- _GIVEN REQUEST_:
Search the listing below for the word "shown" and copy each line that holds it.

• • •

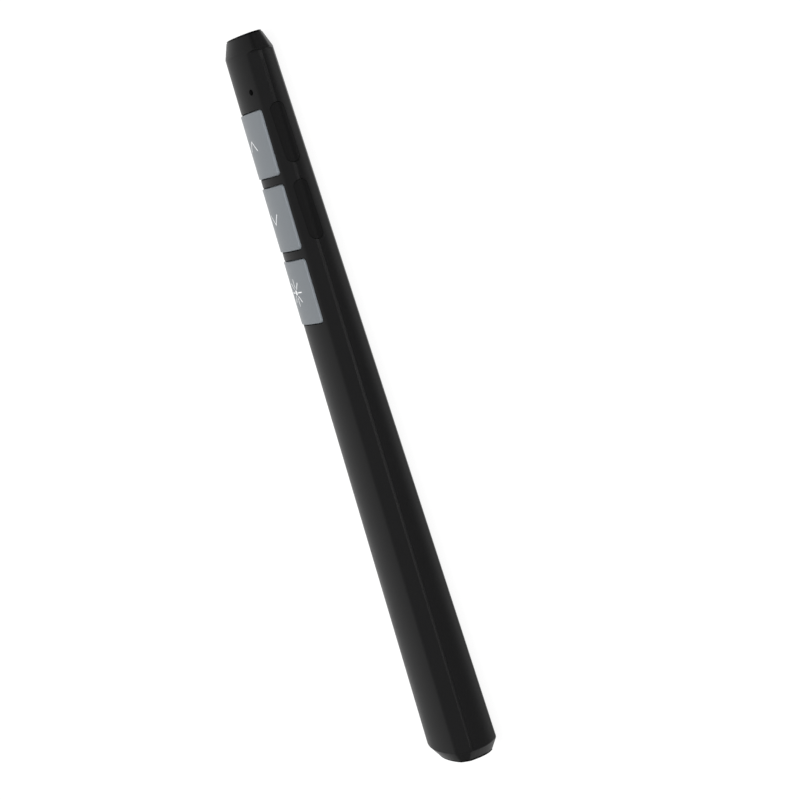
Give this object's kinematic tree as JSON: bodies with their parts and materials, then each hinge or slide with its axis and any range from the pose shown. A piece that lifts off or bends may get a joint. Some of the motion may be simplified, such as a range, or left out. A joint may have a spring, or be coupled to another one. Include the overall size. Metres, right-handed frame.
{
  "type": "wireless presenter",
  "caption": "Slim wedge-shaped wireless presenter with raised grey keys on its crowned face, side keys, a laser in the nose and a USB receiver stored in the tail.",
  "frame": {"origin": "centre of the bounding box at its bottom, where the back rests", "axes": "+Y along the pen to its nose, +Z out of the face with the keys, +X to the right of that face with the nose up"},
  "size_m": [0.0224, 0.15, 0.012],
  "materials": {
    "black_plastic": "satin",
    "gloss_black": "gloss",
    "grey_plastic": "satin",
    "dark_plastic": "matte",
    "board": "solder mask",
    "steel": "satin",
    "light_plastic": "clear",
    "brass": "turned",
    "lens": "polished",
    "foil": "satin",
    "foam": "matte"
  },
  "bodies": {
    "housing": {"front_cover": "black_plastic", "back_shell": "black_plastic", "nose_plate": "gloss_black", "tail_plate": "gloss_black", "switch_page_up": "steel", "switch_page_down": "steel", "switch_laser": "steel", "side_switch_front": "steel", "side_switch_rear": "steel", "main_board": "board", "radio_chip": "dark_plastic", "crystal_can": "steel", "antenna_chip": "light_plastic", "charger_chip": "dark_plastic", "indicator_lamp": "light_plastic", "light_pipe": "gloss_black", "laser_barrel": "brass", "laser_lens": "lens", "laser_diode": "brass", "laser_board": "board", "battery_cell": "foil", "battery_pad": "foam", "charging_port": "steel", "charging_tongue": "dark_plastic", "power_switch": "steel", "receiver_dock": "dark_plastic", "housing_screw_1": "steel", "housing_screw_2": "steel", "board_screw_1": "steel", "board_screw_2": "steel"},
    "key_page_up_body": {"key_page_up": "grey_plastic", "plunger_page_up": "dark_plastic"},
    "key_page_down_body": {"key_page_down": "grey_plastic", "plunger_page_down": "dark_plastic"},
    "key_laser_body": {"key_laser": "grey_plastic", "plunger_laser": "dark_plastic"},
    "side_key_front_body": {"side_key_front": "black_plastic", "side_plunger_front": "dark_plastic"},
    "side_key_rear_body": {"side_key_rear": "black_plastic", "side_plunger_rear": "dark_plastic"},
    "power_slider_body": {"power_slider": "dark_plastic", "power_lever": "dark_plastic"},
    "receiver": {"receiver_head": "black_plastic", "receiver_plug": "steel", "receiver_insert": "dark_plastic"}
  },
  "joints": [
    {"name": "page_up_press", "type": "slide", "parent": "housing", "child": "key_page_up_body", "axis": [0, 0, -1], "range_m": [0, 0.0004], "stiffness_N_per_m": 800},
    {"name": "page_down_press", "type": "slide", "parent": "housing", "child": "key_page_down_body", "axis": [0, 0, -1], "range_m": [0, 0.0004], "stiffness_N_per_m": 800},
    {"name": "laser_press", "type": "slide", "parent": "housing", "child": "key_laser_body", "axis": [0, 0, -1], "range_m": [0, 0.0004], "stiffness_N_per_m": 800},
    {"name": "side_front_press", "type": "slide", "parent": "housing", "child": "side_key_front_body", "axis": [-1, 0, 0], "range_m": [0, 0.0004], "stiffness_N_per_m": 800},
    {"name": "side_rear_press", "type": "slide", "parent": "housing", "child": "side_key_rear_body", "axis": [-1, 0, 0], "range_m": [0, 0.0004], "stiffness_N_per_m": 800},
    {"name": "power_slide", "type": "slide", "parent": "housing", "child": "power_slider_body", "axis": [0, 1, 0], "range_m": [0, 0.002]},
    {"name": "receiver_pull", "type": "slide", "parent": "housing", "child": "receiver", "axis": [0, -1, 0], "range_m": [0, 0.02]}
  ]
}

• • •

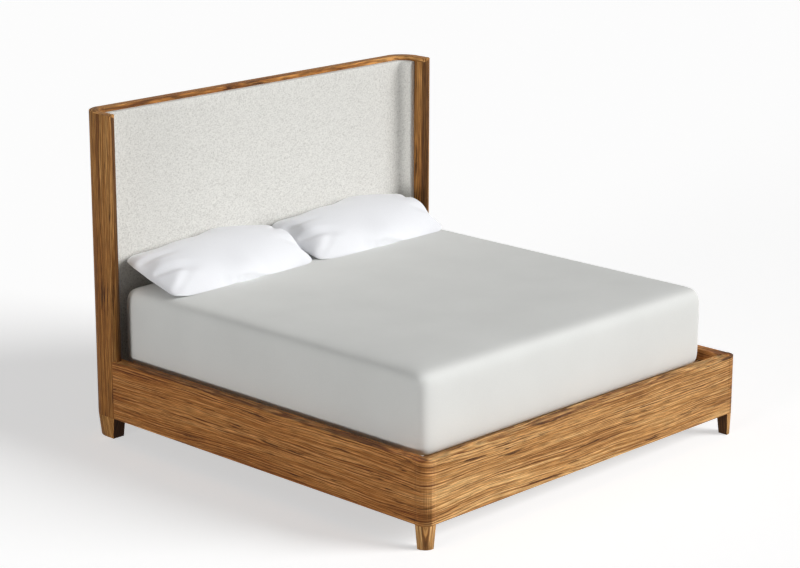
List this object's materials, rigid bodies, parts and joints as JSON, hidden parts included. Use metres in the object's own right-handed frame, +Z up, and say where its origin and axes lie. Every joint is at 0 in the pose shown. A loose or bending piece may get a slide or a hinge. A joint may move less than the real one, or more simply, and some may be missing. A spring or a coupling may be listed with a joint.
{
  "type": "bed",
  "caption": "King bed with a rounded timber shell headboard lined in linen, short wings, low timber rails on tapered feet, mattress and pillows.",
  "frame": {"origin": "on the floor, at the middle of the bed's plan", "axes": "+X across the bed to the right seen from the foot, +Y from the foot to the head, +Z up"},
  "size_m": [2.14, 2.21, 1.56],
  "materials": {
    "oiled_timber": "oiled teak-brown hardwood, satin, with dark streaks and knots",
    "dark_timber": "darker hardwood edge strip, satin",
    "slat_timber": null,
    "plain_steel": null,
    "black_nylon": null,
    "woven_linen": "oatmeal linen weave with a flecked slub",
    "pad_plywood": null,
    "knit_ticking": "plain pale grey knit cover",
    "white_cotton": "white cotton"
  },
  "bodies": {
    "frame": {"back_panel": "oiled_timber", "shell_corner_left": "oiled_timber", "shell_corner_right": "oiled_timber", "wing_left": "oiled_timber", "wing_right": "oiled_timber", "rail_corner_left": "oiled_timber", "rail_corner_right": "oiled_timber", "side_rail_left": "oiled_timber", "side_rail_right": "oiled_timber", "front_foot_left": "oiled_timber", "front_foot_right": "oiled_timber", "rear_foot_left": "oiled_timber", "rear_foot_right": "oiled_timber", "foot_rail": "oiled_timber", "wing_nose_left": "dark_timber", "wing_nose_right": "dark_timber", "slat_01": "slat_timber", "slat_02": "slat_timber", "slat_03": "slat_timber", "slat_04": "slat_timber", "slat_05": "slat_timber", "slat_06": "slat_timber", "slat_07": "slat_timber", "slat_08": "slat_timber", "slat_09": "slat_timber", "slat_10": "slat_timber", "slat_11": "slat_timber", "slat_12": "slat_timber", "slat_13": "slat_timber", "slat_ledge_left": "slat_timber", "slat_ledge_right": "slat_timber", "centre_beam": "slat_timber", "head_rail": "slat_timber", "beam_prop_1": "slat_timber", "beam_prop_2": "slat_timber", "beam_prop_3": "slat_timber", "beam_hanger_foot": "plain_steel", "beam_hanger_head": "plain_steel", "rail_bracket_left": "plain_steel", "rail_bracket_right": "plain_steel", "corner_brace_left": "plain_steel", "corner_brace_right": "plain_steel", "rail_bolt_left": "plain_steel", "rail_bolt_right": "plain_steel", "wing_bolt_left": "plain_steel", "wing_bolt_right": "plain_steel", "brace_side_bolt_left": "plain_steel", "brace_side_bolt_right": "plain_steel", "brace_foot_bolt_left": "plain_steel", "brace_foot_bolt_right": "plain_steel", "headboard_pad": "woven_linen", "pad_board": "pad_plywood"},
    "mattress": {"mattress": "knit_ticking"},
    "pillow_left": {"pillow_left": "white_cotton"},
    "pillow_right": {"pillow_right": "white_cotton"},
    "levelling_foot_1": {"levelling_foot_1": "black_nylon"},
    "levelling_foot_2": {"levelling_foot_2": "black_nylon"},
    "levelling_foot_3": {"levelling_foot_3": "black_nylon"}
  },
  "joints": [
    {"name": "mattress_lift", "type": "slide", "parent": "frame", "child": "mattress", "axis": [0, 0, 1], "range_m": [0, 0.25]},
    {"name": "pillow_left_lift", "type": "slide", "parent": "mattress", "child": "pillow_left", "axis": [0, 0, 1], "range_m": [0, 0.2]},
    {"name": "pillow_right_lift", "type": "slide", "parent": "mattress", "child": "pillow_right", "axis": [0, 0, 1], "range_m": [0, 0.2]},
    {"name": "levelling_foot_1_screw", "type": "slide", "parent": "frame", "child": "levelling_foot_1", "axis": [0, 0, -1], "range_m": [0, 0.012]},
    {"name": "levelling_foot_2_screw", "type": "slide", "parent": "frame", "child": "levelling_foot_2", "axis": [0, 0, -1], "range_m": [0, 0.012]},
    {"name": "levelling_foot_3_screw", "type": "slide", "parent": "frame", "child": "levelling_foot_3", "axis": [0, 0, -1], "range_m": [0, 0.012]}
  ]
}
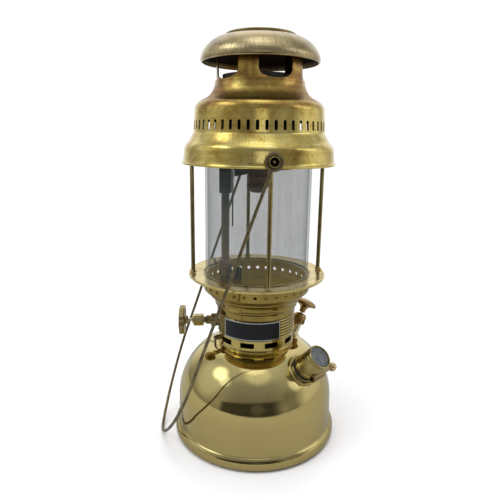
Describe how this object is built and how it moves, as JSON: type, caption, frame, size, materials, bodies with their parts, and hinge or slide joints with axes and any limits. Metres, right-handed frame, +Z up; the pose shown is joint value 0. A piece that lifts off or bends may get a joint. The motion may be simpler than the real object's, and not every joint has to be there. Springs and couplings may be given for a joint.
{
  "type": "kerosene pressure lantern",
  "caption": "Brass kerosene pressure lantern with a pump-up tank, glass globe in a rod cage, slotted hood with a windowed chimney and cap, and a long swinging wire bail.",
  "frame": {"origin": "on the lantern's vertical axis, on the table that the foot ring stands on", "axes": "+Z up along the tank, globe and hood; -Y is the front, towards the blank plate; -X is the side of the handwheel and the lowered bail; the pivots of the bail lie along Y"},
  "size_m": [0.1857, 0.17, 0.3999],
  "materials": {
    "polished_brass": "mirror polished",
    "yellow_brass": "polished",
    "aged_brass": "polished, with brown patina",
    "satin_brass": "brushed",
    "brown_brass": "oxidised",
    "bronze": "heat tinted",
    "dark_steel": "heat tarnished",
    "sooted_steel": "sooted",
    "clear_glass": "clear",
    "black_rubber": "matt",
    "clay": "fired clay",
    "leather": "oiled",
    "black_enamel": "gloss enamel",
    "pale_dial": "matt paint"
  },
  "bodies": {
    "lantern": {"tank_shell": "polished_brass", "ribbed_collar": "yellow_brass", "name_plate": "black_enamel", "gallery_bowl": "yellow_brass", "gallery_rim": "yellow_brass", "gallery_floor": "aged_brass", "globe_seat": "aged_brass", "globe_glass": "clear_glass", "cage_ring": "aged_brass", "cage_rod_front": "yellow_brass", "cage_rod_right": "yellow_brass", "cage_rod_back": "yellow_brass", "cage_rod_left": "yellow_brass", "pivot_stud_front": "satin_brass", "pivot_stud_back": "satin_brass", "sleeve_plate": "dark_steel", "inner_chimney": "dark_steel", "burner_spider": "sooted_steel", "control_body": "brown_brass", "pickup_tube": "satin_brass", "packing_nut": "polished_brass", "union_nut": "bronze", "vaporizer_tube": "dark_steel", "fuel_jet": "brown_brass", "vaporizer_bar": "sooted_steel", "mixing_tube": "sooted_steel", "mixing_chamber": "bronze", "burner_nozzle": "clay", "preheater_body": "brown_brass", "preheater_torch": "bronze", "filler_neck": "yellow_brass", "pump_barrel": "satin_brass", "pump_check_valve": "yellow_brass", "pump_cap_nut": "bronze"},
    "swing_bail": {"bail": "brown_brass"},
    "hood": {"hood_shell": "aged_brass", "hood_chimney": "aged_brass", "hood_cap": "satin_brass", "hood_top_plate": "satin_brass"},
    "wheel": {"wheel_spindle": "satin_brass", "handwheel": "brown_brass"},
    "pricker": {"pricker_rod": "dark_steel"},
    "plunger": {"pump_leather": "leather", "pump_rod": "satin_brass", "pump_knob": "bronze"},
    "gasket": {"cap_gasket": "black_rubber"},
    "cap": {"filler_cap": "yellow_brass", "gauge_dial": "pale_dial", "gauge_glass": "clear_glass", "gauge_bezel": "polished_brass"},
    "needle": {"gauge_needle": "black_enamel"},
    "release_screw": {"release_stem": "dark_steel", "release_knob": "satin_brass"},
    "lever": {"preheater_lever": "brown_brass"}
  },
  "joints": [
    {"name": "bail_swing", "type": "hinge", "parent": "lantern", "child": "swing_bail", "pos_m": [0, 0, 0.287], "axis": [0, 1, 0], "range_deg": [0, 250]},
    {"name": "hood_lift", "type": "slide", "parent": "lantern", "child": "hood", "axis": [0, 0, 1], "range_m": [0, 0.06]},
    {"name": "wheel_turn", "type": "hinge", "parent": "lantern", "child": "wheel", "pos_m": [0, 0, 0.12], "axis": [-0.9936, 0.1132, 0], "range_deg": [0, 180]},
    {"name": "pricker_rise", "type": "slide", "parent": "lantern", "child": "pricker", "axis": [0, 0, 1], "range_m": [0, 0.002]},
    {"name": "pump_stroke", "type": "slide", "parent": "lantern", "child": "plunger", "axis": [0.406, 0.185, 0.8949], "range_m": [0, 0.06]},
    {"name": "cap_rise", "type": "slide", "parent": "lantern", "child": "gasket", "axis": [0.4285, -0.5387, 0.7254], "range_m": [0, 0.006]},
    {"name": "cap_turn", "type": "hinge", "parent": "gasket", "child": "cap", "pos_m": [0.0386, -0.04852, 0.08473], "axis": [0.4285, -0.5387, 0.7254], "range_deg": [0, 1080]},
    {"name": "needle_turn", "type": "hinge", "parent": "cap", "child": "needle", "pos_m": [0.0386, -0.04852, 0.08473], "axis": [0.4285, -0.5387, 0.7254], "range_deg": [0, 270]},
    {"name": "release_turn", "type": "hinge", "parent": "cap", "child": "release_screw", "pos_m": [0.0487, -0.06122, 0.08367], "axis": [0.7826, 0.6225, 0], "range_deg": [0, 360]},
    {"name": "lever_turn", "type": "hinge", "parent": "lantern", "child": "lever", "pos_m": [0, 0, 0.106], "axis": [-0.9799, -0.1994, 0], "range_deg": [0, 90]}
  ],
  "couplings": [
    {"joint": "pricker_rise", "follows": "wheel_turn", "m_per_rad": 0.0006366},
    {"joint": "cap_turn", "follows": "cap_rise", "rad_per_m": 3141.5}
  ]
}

• • •

- _THE COMPLETED TASK_:
Give this object's kinematic tree as JSON: bodies with their parts and materials, then each hinge or slide with its axis and any range from the pose shown. A piece that lifts off or bends may get a joint. Some of the motion may be simplified, such as a range, or left out. A joint may have a spring, or be coupled to another one. Include the overall size. Metres, right-handed frame.
List this object's materials, rigid bodies, parts and joints as JSON, hidden parts included. Use metres in the object's own right-handed frame, +Z up, and say where its origin and axes lie. Every joint is at 0 in the pose shown. A loose or bending piece may get a slide or a hinge. A joint may move less than the real one, or more simply, and some may be missing. A spring or a coupling may be listed with a joint.
Describe how this object is built and how it moves, as JSON: type, caption, frame, size, materials, bodies with their parts, and hinge or slide joints with axes and any limits. Metres, right-handed frame, +Z up; the pose shown is joint value 0. A piece that lifts off or bends may get a joint. The motion may be simpler than the real object's, and not every joint has to be there. Springs and couplings may be given for a joint.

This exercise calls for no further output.